Written problem: All lines from the one with "Turn this picture" through the one with "glass stands on.", and only those, are to be reproduced exactly, both ends included.
--- Begin Data for processing ---
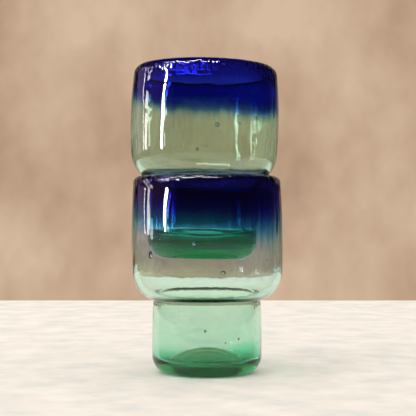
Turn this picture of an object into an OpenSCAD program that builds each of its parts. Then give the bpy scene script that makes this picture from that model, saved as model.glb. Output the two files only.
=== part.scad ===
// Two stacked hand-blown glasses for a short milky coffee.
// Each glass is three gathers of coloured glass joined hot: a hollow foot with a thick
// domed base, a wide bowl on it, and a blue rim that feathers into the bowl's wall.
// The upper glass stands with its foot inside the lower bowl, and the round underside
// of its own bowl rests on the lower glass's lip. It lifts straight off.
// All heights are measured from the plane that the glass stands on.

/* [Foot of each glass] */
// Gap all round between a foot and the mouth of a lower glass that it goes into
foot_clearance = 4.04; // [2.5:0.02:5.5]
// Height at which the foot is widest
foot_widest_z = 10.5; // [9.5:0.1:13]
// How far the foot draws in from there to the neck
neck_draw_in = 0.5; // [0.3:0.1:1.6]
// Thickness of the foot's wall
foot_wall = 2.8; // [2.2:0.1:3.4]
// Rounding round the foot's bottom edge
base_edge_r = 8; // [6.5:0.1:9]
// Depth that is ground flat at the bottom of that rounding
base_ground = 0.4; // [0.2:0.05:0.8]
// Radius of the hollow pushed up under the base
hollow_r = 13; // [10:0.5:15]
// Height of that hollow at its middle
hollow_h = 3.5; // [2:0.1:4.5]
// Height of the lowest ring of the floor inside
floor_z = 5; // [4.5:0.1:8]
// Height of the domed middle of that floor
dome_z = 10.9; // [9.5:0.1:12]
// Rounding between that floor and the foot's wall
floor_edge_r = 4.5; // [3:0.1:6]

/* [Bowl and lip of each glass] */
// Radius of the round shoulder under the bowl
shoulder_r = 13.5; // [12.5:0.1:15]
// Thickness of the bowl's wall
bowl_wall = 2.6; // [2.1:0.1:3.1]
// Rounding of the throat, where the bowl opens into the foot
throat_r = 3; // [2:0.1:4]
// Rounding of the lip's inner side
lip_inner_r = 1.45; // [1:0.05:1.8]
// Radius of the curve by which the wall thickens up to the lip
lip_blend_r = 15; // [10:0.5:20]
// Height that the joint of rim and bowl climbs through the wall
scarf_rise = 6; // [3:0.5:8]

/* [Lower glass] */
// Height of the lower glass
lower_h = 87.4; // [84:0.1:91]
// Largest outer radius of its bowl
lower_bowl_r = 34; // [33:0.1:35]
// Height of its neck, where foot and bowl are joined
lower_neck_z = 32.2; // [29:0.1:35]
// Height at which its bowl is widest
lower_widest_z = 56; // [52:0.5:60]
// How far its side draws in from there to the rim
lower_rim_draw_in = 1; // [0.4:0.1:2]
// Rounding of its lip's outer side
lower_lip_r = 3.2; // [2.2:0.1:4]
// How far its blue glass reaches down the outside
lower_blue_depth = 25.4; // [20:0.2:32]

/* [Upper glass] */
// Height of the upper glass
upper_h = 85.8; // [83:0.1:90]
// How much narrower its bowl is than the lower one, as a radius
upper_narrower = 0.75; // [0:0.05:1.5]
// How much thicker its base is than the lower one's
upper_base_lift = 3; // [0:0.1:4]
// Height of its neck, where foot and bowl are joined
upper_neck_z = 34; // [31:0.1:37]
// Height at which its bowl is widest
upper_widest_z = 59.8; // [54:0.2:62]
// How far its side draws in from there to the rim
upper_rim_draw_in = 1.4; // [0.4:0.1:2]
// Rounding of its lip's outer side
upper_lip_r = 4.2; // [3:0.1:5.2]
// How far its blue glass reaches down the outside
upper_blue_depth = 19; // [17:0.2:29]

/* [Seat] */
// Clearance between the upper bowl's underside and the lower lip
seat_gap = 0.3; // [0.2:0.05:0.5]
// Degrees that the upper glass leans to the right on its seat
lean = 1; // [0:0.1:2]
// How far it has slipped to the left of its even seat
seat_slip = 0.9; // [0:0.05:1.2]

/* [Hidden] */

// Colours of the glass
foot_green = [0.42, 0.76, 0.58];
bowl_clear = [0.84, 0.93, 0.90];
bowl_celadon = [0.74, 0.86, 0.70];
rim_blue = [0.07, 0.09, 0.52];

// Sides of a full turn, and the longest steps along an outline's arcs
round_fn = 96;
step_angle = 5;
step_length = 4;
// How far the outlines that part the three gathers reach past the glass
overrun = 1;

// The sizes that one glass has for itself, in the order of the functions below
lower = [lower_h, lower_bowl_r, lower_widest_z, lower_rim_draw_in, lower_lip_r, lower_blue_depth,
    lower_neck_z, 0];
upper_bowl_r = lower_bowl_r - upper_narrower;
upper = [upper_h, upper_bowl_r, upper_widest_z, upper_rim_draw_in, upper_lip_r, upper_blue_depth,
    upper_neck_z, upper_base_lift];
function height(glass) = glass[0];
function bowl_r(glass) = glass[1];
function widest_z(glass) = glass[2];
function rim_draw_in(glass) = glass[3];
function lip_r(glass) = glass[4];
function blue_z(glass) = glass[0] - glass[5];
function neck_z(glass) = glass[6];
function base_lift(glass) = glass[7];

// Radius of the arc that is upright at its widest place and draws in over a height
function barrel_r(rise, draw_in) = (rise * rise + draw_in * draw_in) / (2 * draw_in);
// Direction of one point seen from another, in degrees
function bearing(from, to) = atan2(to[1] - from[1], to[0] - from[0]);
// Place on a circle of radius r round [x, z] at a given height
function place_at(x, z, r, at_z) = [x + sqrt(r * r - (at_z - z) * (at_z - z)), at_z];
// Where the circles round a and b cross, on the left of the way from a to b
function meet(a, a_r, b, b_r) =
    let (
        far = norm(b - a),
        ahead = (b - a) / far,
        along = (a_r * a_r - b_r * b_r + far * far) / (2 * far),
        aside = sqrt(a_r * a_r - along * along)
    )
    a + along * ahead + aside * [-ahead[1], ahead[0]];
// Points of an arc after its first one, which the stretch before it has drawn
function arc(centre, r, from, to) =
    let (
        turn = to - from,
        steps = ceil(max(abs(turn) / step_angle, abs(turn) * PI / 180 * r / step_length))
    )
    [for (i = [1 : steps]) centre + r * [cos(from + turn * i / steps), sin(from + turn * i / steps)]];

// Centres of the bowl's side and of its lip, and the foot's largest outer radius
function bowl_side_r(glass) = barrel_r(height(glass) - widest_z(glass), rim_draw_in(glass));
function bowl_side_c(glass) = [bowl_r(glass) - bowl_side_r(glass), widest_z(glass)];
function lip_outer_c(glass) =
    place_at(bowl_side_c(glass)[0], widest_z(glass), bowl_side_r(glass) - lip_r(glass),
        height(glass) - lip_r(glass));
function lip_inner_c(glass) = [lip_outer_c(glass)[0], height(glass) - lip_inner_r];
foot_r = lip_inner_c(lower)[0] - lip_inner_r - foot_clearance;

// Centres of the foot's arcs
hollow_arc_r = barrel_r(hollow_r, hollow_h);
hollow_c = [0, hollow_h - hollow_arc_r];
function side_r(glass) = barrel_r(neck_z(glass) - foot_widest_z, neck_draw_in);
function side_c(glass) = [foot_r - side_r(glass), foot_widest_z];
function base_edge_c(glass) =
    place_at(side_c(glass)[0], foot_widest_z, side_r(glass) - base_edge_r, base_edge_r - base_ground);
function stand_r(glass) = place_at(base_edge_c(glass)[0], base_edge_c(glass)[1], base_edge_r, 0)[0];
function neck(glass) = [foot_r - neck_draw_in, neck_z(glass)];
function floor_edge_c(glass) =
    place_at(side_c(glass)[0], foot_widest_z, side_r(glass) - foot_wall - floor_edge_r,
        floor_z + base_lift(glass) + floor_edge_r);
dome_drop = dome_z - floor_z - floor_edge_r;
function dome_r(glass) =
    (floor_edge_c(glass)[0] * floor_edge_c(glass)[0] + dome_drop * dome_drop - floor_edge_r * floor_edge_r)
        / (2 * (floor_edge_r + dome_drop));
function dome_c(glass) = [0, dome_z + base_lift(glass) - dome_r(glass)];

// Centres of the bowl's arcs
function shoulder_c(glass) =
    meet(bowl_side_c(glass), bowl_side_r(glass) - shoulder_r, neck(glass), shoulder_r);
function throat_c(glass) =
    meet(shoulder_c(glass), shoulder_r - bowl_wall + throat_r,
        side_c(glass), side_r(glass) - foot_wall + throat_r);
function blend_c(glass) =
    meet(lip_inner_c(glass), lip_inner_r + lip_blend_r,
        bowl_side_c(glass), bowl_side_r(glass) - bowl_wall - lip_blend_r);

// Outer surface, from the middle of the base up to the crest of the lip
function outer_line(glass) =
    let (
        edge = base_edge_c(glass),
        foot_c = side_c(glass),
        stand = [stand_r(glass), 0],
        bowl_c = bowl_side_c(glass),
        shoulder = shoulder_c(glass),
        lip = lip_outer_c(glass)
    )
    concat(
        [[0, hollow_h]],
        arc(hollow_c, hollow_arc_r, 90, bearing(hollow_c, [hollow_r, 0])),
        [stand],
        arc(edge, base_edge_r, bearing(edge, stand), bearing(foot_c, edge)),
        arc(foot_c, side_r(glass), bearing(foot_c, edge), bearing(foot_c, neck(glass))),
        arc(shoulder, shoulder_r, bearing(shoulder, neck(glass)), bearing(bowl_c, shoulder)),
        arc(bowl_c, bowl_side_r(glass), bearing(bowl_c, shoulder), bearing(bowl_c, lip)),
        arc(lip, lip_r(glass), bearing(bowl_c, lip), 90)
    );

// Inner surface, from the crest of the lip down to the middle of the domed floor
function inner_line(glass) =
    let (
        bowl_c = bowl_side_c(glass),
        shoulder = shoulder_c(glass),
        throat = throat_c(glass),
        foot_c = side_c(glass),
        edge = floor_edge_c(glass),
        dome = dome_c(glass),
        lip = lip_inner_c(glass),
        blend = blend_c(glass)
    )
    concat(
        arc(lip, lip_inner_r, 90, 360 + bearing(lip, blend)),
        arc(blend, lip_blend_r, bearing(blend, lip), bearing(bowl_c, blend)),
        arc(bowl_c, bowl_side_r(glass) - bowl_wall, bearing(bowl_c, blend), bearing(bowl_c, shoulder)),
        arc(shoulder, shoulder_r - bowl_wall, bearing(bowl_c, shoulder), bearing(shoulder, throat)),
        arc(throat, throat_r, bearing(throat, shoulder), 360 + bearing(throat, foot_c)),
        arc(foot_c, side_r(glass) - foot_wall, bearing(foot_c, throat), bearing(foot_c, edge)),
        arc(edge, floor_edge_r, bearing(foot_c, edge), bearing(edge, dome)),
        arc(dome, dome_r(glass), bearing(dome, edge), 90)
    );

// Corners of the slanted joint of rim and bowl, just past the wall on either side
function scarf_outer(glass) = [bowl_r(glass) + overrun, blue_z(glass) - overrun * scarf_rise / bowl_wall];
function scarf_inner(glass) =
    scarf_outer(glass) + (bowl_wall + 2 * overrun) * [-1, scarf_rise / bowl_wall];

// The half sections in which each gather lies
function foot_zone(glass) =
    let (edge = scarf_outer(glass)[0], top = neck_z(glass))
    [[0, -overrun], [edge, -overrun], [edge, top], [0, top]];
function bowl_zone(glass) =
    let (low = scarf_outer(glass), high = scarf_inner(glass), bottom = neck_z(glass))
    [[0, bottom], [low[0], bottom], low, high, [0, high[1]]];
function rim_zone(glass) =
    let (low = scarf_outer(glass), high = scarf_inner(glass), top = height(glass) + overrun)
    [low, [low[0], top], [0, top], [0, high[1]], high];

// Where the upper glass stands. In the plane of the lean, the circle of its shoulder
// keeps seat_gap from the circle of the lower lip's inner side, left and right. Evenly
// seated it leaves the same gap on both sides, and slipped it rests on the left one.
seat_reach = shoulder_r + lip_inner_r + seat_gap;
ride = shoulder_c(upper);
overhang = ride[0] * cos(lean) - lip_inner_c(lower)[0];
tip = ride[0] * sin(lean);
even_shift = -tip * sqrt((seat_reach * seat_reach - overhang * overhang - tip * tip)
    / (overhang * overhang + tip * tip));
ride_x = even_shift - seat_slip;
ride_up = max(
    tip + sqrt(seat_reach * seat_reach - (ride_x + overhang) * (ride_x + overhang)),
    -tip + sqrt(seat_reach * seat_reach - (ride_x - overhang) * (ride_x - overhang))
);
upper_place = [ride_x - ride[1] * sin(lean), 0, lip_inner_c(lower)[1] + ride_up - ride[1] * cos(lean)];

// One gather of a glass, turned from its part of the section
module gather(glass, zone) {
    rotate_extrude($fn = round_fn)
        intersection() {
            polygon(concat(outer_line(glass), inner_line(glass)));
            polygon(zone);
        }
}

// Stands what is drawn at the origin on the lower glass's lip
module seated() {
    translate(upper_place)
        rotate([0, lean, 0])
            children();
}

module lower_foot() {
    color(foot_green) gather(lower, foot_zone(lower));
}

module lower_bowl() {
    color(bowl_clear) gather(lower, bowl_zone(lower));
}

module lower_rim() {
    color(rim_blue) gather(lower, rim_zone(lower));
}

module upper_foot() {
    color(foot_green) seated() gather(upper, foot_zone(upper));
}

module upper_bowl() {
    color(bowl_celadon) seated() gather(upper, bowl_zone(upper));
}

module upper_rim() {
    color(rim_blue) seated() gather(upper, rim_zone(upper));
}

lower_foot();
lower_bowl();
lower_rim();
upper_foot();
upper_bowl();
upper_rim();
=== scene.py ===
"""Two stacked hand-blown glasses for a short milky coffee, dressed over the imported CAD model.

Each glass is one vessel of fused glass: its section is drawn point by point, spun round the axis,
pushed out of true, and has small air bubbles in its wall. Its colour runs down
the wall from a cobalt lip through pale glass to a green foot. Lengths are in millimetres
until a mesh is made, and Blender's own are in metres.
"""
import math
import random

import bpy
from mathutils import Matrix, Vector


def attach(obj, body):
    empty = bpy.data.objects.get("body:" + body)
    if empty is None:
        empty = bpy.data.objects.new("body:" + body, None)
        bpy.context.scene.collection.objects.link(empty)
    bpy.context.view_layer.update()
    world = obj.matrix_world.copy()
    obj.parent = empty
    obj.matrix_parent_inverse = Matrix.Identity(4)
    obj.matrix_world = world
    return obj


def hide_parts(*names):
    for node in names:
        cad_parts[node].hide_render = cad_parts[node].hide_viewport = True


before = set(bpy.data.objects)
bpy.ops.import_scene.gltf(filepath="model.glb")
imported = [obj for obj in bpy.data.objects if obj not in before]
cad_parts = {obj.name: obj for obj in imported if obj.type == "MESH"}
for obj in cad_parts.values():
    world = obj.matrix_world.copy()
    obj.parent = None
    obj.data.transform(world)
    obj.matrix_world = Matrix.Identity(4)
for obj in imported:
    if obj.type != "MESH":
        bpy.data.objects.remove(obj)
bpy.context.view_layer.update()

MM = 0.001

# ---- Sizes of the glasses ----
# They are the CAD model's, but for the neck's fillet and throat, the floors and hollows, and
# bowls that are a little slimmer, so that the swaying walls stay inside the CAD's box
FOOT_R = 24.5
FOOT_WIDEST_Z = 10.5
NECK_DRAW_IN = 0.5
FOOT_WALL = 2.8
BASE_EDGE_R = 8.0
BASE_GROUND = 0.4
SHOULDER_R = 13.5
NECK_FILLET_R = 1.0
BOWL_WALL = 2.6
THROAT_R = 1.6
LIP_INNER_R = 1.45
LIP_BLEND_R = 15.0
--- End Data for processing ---
--- Begin Data for processing ---
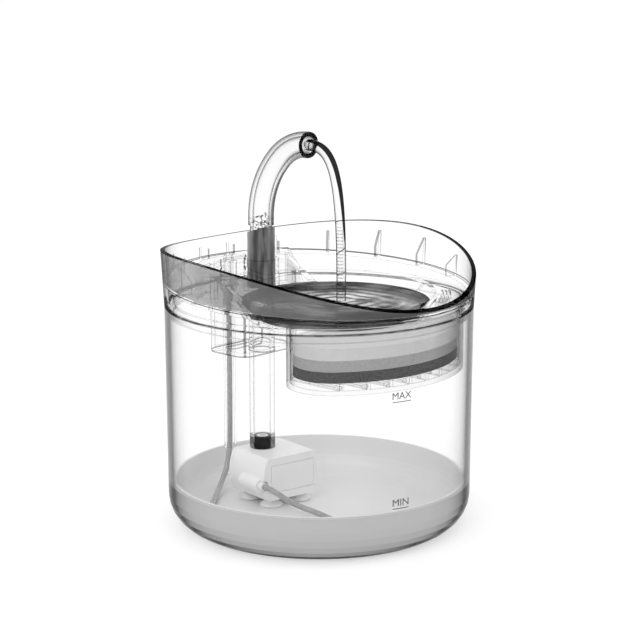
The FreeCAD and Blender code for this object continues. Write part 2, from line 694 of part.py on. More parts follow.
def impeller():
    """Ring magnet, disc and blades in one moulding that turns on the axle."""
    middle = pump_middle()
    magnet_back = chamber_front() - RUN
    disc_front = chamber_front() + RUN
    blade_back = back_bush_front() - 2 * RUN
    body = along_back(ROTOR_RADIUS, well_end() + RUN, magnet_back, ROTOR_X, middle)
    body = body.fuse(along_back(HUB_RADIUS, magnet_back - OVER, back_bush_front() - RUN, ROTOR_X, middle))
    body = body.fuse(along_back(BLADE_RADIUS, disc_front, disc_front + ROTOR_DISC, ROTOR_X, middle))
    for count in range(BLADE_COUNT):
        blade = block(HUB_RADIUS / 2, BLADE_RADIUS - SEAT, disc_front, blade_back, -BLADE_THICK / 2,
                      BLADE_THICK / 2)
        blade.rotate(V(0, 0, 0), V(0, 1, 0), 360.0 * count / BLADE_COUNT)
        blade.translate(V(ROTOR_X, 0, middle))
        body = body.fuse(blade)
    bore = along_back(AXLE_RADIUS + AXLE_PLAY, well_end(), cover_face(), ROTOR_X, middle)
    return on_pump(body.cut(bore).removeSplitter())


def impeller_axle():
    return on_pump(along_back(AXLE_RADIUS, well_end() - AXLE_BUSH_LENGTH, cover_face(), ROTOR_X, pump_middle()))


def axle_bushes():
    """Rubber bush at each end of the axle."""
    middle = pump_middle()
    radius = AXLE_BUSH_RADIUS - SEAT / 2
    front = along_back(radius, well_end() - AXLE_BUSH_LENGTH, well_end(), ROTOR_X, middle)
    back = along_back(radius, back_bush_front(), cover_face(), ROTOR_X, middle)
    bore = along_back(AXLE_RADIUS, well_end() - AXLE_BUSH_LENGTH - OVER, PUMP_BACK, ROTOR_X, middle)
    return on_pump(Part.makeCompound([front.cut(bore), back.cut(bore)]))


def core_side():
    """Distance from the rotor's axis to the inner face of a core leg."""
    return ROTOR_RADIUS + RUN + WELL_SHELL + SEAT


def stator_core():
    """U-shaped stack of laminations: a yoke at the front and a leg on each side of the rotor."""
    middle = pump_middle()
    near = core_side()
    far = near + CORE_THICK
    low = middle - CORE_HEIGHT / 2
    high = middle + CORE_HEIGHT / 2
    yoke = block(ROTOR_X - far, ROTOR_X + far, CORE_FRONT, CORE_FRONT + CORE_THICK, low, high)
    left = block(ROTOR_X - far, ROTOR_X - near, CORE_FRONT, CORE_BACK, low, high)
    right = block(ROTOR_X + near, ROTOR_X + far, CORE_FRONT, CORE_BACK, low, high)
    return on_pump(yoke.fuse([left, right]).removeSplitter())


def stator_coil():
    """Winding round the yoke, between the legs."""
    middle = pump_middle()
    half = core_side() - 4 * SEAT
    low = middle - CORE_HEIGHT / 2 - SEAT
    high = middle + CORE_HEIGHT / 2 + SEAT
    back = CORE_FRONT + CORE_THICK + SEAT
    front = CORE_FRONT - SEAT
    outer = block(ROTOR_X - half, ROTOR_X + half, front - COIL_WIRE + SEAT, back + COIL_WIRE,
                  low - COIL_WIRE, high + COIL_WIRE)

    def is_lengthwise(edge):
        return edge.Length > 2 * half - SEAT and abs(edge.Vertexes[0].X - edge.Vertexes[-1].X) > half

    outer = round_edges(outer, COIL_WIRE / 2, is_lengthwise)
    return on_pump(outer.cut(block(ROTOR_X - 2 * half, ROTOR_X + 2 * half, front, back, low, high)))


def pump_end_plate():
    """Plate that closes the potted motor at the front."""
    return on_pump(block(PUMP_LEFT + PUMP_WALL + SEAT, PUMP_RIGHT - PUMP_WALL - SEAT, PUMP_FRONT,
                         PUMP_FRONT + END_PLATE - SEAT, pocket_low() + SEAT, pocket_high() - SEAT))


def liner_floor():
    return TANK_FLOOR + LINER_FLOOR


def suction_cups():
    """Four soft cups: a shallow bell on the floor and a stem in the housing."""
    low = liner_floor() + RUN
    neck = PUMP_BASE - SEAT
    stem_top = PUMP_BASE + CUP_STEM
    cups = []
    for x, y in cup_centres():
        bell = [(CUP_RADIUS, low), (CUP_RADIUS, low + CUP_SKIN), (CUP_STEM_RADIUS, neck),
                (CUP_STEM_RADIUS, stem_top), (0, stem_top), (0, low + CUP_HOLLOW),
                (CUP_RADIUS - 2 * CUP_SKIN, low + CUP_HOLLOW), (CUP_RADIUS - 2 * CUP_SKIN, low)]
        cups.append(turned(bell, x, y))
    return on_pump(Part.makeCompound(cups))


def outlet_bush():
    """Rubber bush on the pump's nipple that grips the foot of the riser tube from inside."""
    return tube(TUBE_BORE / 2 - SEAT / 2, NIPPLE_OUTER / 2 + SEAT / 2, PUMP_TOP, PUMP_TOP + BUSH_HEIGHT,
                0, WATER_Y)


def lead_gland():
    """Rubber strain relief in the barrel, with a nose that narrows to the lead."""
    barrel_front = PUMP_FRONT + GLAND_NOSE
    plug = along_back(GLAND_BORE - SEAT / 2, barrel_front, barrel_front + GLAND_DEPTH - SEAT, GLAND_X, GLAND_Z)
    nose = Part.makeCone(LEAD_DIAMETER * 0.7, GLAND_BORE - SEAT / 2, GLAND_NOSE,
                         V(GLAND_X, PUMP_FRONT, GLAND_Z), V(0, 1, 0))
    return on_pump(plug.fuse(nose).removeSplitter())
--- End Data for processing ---
Exercise response:
Turn this picture of an object into an OpenSCAD program that builds each of its parts. Then give the bpy scene script that makes this picture from that model, saved as model.glb. Output the two files only.
=== part.scad ===
// Two stacked hand-blown glasses for a short milky coffee.
// Each glass is three gathers of coloured glass joined hot: a hollow foot with a thick
// domed base, a wide bowl on it, and a blue rim that feathers into the bowl's wall.
// The upper glass stands with its foot inside the lower bowl, and the round underside
// of its own bowl rests on the lower glass's lip. It lifts straight off.
// All heights are measured from the plane that the glass stands on.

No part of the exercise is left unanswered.